Were there any negative Impacts?

I know a Lyft driver here had rates go up a lot.

I know 2 drivers were paid by James river minus $1000

Any updates on these? Cancelled non renewed?


----------



## skinny (Jan 7, 2016)

I didn't hear of anything myself but I did check with Liberty Mutual and was promised no cancellation if uber/lyft, then again the exclusions section makes it crystal clear they won't pay while acting as livery driver. What's not clear is if 1 trip/day warrants exclusion for that day or only when online and pays otherwise when offline. Hopefully some of these insurance co's will update their exclusions to make it more nuanced.

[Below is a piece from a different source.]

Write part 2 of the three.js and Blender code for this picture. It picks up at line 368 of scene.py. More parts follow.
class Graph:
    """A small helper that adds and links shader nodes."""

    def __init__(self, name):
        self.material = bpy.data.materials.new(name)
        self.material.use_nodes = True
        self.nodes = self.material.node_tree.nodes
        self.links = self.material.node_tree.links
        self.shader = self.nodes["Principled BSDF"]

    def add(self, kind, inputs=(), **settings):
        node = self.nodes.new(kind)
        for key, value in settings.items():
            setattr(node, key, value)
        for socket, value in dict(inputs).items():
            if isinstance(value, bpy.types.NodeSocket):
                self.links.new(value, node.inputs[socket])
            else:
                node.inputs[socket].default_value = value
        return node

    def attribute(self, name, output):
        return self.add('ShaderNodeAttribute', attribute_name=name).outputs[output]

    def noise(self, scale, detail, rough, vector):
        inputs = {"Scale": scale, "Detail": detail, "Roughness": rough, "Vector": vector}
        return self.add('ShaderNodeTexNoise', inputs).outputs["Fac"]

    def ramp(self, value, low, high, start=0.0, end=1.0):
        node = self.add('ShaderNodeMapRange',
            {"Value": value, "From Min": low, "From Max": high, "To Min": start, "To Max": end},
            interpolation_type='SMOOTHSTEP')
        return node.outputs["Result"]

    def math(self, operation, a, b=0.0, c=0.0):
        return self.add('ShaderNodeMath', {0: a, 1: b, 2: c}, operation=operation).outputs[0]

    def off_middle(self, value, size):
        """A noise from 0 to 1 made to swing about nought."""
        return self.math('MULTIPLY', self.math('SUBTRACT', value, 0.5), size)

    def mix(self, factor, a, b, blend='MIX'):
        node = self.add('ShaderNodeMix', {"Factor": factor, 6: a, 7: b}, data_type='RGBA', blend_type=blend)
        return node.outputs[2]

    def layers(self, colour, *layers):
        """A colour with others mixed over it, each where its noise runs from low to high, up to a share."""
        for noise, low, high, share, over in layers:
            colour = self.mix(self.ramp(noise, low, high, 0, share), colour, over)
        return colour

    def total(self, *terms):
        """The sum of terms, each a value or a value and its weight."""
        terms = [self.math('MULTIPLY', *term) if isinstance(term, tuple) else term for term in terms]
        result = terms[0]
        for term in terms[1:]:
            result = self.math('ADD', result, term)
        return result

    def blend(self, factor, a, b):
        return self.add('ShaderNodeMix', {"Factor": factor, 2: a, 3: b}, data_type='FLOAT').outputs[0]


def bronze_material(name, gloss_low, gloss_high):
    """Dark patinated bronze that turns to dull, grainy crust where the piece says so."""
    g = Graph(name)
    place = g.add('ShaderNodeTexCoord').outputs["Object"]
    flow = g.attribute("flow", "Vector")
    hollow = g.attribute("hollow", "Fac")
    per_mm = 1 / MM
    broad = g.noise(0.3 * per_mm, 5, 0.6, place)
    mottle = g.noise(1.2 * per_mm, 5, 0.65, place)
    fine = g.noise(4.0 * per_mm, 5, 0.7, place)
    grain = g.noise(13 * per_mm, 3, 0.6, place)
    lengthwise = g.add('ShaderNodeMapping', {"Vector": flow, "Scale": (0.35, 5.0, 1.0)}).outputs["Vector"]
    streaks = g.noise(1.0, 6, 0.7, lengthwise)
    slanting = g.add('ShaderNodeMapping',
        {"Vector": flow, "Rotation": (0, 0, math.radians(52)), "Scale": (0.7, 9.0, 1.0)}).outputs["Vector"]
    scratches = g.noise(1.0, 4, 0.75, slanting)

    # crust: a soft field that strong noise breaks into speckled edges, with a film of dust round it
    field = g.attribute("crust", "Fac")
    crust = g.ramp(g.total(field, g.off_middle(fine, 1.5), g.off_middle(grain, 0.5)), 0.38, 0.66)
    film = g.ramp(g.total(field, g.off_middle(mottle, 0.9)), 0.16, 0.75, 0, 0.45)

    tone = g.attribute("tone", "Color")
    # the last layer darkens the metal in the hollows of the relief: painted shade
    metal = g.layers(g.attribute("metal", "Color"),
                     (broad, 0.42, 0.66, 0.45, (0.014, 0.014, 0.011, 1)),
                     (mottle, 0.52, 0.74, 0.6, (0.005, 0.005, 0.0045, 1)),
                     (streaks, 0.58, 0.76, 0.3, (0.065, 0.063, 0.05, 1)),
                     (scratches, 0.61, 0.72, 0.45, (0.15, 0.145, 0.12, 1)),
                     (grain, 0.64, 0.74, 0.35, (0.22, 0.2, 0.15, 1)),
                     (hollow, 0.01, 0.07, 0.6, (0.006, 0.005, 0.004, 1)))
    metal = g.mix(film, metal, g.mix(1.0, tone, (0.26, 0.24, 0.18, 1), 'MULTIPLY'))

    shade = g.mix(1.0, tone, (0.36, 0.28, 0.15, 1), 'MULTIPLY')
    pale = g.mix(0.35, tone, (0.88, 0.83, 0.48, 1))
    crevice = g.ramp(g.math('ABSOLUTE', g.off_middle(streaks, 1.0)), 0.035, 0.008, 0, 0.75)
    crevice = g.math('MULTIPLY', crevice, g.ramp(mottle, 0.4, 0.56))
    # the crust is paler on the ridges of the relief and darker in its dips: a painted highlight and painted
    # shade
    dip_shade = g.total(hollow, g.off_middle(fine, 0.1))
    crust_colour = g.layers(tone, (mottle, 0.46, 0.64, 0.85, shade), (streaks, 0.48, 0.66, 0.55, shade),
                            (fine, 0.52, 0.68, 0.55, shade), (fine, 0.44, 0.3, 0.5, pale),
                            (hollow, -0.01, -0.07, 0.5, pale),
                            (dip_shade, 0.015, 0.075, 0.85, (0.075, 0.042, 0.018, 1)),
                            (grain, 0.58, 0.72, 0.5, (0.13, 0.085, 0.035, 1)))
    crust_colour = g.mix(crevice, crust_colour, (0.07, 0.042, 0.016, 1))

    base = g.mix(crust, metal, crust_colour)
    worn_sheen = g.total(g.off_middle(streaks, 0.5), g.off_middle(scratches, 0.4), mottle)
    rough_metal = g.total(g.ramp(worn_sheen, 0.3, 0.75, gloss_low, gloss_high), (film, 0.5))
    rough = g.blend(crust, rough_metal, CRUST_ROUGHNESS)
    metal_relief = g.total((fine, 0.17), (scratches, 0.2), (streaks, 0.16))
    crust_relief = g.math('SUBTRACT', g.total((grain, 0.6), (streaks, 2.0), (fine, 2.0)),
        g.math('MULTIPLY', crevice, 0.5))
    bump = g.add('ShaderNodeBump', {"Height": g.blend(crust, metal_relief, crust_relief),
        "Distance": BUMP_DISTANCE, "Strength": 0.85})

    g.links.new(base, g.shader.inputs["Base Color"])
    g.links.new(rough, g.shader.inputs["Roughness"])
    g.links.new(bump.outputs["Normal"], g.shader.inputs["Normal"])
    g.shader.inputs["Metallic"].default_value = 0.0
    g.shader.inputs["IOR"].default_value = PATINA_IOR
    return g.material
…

As of now I feel like it's a crap-shoot.


----------



## wilson tseng (Feb 12, 2016)

" I know 2 drivers were paid by James river minus $1000 "
i just had accident period 3. do you have those two driver who get paid and can help me to file for claim..


----------



## RamzFanz (Jan 31, 2015)

wilson tseng said:


> " I know 2 drivers were paid by James river minus $1000 "
> i just had accident period 3. do you have those two driver who get paid and can help me to file for claim..


If it wasn't your fault, you file with the other party's insurance. If it was your fault, you file with James River through Uber. It's not difficult, just contact them.


----------